La experiencia que hacemos de un libro, sobre todo en la infancia y en la adolescencia, puede ser extremadamente personal. No dudo de la inteligencia de mis alumnos; de hecho, los encuentro sorprendentemente avispados y sensatos para su edad, especialmente si los comparo conmigo misma y mis compañeros de clase a la misma edad. Nosotros no teníamos el concepto de feminismo actual que tienen los niños ahora: para nosotros era una palabra sucia, fea. Y la mitad de las cosas que se consideran racistas hoy en día (y con motivo) ni siquiera entraban en nuestro radar. Estoy segura de que, si leyeran Lolita, serían capaces de intuir su verdadera esencia, a pesar de no captar los detalles específicos que la revelan. Como crítica literaria, desde luego me entusiasma la idea de discutir uno de mis libros favoritos con estas jóvenes mentes; como maestra, mi deber es dejar que se abran su propio camino y si Lolita puede servir de moraleja, ¿por qué no leerlo?; pero mi intuición me frena: deja que crezcan un poco más, me dice, que generen nuevas experiencias, que aprendan a moverse y a relacionarse por y con el mundo. Tal vez simplemente tengo miedo; Lolita, a fin de cuentas, ha sido usado para indoctrinar y manipular a las jovencitas, una herramienta poderosa en manos de pedófilos (Nabokov, desde luego, debe estar removiéndose en su tumba). Sea como fuere, sé que no puedo ni debo frenarlos: leerán Lolita cuando les apetezca y sacarán las conclusiones que más les convengan, como hacemos todos, adolescentes o no.

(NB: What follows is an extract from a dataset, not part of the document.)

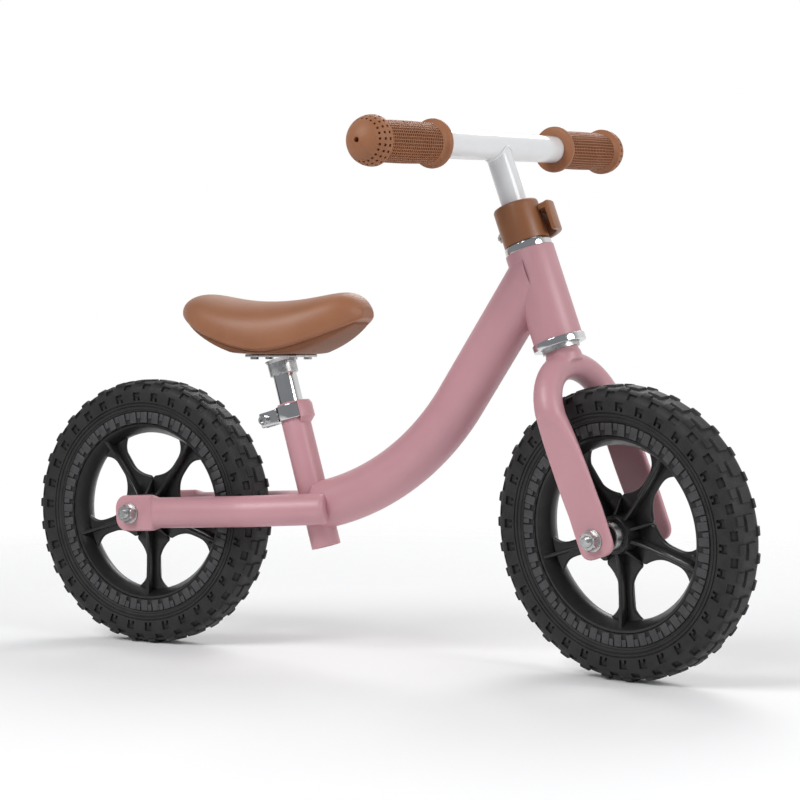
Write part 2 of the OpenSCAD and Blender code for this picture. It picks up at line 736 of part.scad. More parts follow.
module front_bearing_balls() { at_front() balls_shape(); }
module front_tyre() { at_front() tyre_shape(); }
module front_rim() { at_front() rim_shape(); }
module front_hub_sleeve() { at_front() sleeve_shape(); }
module front_outer_races() { at_front() outer_races_shape(); }
module front_bearing_seals() { at_front() seals_shape(); }

// ---- clamping collar and its lever ----
ear_t = 7;
ear_h = 22;
ear_out = 36;
eye_r = 5;
module in_ears() {
    in_fork() rotate([0, 0, ear_turn]) translate([0, 0, lever_foot + lever_h / 2]) children();
}
module clamp_collar() {
    recess_turn = 8;
    color(brown) difference() {
        union() {
            in_fork() translate([0, 0, collar_foot]) cylinder(r = collar_r, h = collar_h - 3);
            in_fork() translate([0, 0, collar_top - 3])
                rotate_extrude() polygon([[0, 0], [collar_r, 0], [collar_r - 0.6, 1.6],
                                          [collar_r - 2.6, 3], [0, 3]]);
            in_ears() for (s = [-1, 1]) translate([0, s * (slit_w + ear_t) / 2, 0])
                translate([ear_out / 2, 0, 0]) cube([ear_out, ear_t, ear_h], center = true);
        }
        in_fork() translate([0, 0, collar_foot - cut]) cylinder(r = collar_bore, h = collar_h + 2 * cut);
        in_fork() rotate([0, 0, ear_turn]) translate([0, -slit_w / 2, collar_foot - cut])
            cube([ear_out + cut, slit_w, collar_h + 2 * cut]);
        in_ears() translate([bolt_out, ear_out, 0]) across() cylinder(r = pin_r + fit_gap, h = 2 * ear_out);
        in_fork() rotate([0, 0, recess_turn]) translate([collar_r, 0, lever_foot + 12])
            cube([9, 17, 20], center = true);
    }
}
nut_side = -slit_w / 2 - ear_t;
module clamp_eye_bolt() {
    color(steel) in_ears() difference() {
        union() {
            translate([bolt_out, -pin_side, 0]) cylinder(r = eye_r, h = 8, center = true);
            translate([bolt_out, -nut_side + 7, 0]) across()
                cylinder(r = pin_r, h = pin_side - nut_side + 7 - pin_r - 1);
        }
        translate([bolt_out, -pin_side, 0]) cylinder(r = pin_r + fit_gap, h = 9, center = true);
    }
}
module clamp_nut() {
    color(steel) in_ears() translate([bolt_out, -nut_side + 5, 0]) across() difference() {
        cylinder(r = 5.2, h = 5, $fn = 6);
        translate([0, 0, -cut]) cylinder(r = pin_r + fit_gap, h = 5 + 2 * cut);
    }
}
module lever_pin() {
    color(steel) in_ears() translate([bolt_out, -pin_side, 0]) cylinder(r = pin_r, h = 20, center = true);
}
lever_pivot_turn = ear_turn - atan2(pin_side, bolt_out);
lever_pivot_r = norm([pin_side, bolt_out]);
module clamp_lever() {
    tip_turn = 4;
    root_turn = lever_pivot_turn - 12;
    lip_end = 70;
    cheek_h = 6;
    boss_r = 6;
    wall_in = lever_r - lever_t;
    color(brown) in_fork() difference() {
        union() {
            translate([0, 0, lever_foot]) rotate([0, 0, tip_turn])
                rotate_extrude(angle = root_turn - tip_turn)
                translate([wall_in, 0]) square([lever_t, lever_h]);
            translate([0, 0, lever_foot + lever_h - 6]) rotate([0, 0, tip_turn + 1])
                rotate_extrude(angle = lip_end - tip_turn)
                translate([collar_r + 1, 0]) square([lever_r - collar_r - 2, 5]);
            rotate([0, 0, lever_pivot_turn]) for (z = [-cheek_h - 4.3, 4.3])
                translate([lever_pivot_r, 0, lever_foot + lever_h / 2 + z]) {
                    cylinder(r = boss_r, h = cheek_h);
                    translate([-1.5, -9, 0]) cube([4, 9, cheek_h]);
                }
        }
        rotate([0, 0, lever_pivot_turn]) translate([lever_pivot_r, 0, lever_foot - cut])
            cylinder(r = pin_r + fit_gap, h = lever_h + 2 * cut);
    }
}

// ---- handlebar ----
module handlebar_bar() {
    half = bar_half - 8;
    color("white") in_bar() difference() {
        across() cylinder(d = bar_d, h = 2 * half, center = true);
        across() cylinder(d = bar_d - 2 * bar_wall, h = 2 * half + cut, center = true);
    }
}
module handlebar_stem() {
    color("white") in_bar() difference() {
        translate([0, 0, -stem_l]) cylinder(d = stem_d, h = stem_l);
        translate([0, 0, -stem_l - cut]) cylinder(d = stem_d - 2 * bar_wall, h = stem_l + cut);
        across() cylinder(d = bar_d, h = 2 * stem_l, center = true);
    }
}
module grip() {
    foot = bar_half - grip_l;
    ball = bar_half - grip_end_r;
    color(brown) difference() {
        union() {
            side_ring(grip_end_r, 1, foot, grip_flange_t);
            side_ring(grip_r, 1, foot, ball - foot);
            translate([0, ball, 0]) sphere(r = grip_end_r, $fn = 64);
        }
        translate([0, bar_half - 8, 0]) across() cylinder(d = bar_d, h = grip_l);
        translate([0, bar_half + cut, 0]) across() cylinder(r = 2.5, h = 12);
    }
}
module grip_left() { in_bar() grip(); }
module grip_right() { in_bar() mirror([0, 1, 0]) grip(); }

// ---- seat ----
module seat_post() {
    color(steel) in_seat() translate([0, 0, post_foot]) ring(post_d / 2, post_d / 2 - 2, post_top - post_foot);
}
module at_bracket() { placed() translate([post_top_x, 0, bracket_z]) children(); }
module saddle_bracket() {
    cup_wall = 2.5;
    color(steel) {
        difference() {
            in_seat() translate([0, 0, post_top - bracket_cup_h])
                ring(post_d / 2 + cup_wall, post_d / 2, bracket_cup_h + 8);
            at_bracket() translate([0, 0, 25 + bracket_t / 2]) cube([bracket_l, bracket_w, 50], center = true);
        }
        difference() {
            at_bracket() translate([0, 0, bracket_t / 2]) cube([bracket_l, bracket_w, bracket_t], center = true);
            screw_places(screw_r + fit_gap, -cut, bracket_t + cut);
        }
    }
}
// A cylinder at each of the saddle's four screws, between two heights above the bracket's foot
module screw_places(r, from, to) {
    at_bracket() for (x = [-24, 24]) for (y = [-15, 15])
        translate([x, y, from]) cylinder(r = r, h = to - from);
}
// Along the saddle from tail (0) to nose (1): half width, lower edge and top
function saddle_wide(s) = saddle_half_w * (1 - 0.45 * pow(s, 1.3))
    * pow(max(0, 1 - pow(abs(2 * s - 1), 5)), 0.5) + 2;
function saddle_edge(s) = saddle_low_z + 30 * pow(abs(s - 0.47) / 0.5, 2.2);
function saddle_top(s) = saddle_low_z + saddle_rise + 13 * pow(abs(s - 0.48) / 0.4, 2)
    - 42 * pow(abs(2 * s - 1), 9);
saddle_steps = 22;
function saddle_share(i) = 0.01 + 0.98 * (1 - cos(180 * i / saddle_steps)) / 2;
// Across the saddle: a crowned outline from the left edge over the top to the right edge
function saddle_row(s) = let (sides = 20, w = saddle_wide(s), low = saddle_edge(s),
                              top = max(low + 2, saddle_top(s)))
    [for (k = [0 : sides - 1]) let (a = 180 * k / (sides - 1))
        [saddle_tail_x + saddle_l * s, w * cos(a), low + (top - low) * pow(sin(a), 0.55)]];
function pan_row(s) = let (x = saddle_tail_x + saddle_l * s, w = saddle_wide(s) - 9,
                           low = saddle_edge(s))
    [[x, w, low], [x, -w, low], [x, -w + pan_t, low - pan_t], [x, w - pan_t, low - pan_t]];
module saddle_cover() {
    color(brown) placed() skin([for (i = [saddle_steps : -1 : 0]) saddle_row(saddle_share(i))]);
}
module saddle_base() {
    color(black) difference() {
        placed() skin([for (i = [saddle_steps - 2 : -1 : 2]) pan_row(saddle_share(i))]);
        screw_places(screw_r + fit_gap, bracket_t - cut, screw_top);
    }
}
module saddle_screws() {
    head_t = 2.5;
    color(steel) {
        screw_places(screw_r, -eps, screw_top - fit_gap);
        screw_places(4.5, -head_t, 0);
    }
}

head_tube();
main_tube();
seat_tube();
chainstay_left();
chainstay_right();
upper_headset_cup();
lower_headset_cup();
seat_clamp_band();
seat_clamp_bolt();
seat_clamp_nut();
rear_axle();
rear_axle_nuts();
rear_axle_washers();
rear_axle_spacers();
rear_inner_races();
rear_bearing_balls();
rear_tyre();
rear_rim();
rear_hub_sleeve();
rear_outer_races();
rear_bearing_seals();
steerer_tube();
fork_crown();
fork_leg_left();
fork_leg_right();
headset_cones();
headset_balls();
front_axle();
front_axle_nuts();
front_axle_washers();
front_axle_spacers();
front_inner_races();
front_bearing_balls();
clamp_collar();
clamp_eye_bolt();
clamp_nut();
lever_pin();
front_tyre();
front_rim();
front_hub_sleeve();
front_outer_races();
front_bearing_seals();
clamp_lever();
handlebar_bar();
handlebar_stem();
grip_left();
grip_right();
seat_post();
saddle_bracket();
saddle_base();
saddle_cover();
saddle_screws();
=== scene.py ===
import json
import math

import bmesh
import bpy
from mathutils import Matrix, Vector


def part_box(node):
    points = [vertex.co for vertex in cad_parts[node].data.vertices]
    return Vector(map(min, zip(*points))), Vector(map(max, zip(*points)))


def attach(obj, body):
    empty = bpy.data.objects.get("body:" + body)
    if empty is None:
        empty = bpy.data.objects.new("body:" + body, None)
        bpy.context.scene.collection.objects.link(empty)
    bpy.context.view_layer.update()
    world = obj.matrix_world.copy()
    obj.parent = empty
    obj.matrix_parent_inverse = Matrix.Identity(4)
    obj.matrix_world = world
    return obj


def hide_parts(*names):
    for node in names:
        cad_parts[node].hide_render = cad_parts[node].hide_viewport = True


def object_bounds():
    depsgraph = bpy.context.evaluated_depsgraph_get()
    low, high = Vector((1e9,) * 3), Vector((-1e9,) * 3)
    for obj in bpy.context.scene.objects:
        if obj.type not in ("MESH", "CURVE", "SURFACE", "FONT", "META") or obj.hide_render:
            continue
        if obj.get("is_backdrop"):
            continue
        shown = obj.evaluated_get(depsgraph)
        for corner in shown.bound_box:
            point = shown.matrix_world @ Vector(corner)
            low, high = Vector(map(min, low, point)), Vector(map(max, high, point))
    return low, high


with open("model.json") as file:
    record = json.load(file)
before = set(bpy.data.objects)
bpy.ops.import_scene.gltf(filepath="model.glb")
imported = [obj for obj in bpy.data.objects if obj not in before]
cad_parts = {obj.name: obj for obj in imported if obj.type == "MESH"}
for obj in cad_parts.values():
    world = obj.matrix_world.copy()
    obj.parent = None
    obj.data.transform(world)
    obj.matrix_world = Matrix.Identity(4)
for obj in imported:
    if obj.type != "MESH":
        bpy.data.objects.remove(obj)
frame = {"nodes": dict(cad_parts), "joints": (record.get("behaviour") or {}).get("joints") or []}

scene = bpy.context.scene
scene.view_settings.view_transform = "Standard"
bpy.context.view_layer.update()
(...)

¿Qué les digo, entonces, a mis alumnos, cuando me pregunten si pueden leer Lolita, cuando quieran saber por qué me gusta tanto un libro que refleja los pensamientos más putrefactos de un pervertido sexual de la peor calaña? A los puritanos y moralistas, al lector moderno que lo tacha de problemático, regurgito las mismas frases predecibles de siempre: por su lenguaje, por su prosa, por su crítica a los Estados Unidos de América y su páramo estéril disfrazado de sueño consumado (consumista), signifique eso lo que signifique, porque está claro que el narrador es un maníaco en el que no se puede confiar, porque es una obra de asombrosa y conmovedora genialidad… Pero en la soledad de mi sillón, al agrietar el lomo de mi ejemplar, debo ser honesta conmigo misma. Me obsesiona este libro por mis propias flaquezas: por mi ingenuidad, por mi credulidad, porque me permito ser hipnotizada una y otra ver por las manipulaciones de Humbert Humbert, por su prosa rebosante de florituras, tantos detalles apilados unos encima de otros que, si vacilo siquiera un instante, si me distraigo más de un segundo, las pocas referencias al dolor y miseria sufridos por Dolores Haze quedan enterradas. El abuso, enmascarado por su dominio del lenguaje, por su cautivador flujo de palabras, me convierte en una víctima de su teatro, una espectadora abstraída por la historia, cómplice de ella, y eso, desafortunadamente, revela algo de mí, de mí y de la sociedad en sí, y, al mirarme al espejo, descubro algo que no me gusta, algo que intento ignorar, algo que me duele: que no importa lo lista que me crea, también yo, especialmente yo, soy susceptible a la prosa elegante de un criminal.

Nota

Nabokov, V. (2015). Lolita. Penguin Books.